4. EDA and EU fiscal rules. The analysis also highlights potential substantial benefits of the EDA, such as by reducing interest rate spreads and speculation, the Agency would benefit States’ finances while maintaining fiscal discipline. Indeed, to the understanding of the authors, EDA’s promises to strengthen fiscal discipline by pricing loans according to each Member State's economic performance, while simultaneously offering a mechanism to normalize the European Central Bank's monetary policy. Also, by providing a euro-denominated safe asset, the agency could significantly enhance the economic stability of the Eurozone.

However, the proposal does not come without challenges. A key limitation is that the EDA would not be able to prevent Member States from issuing national bonds in case of excessive debt, which could potentially undermine its effectiveness. For this reason, the concrete EDA’s implementation would require strong institutional design.

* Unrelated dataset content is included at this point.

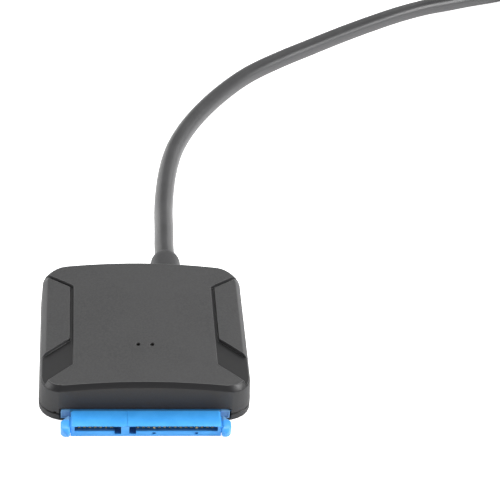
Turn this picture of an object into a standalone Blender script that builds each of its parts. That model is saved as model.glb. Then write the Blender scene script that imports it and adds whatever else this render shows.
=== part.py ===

Despite these challenges, the European Debt Agency represents a potentially transformative approach to EU economic governance. As the European Union continues to grapple with economic challenges, EDA presents a promising framework that balances technical innovation while respecting the Treaties.

Ultimately, the research calls for continued exploration, detailed feasibility studies, and engaged dialogue among stakeholders. The European Debt Agency may well represent the next frontier in European economic cooperation, a testament to the ongoing process of finding innovative solutions to complex economic challenges.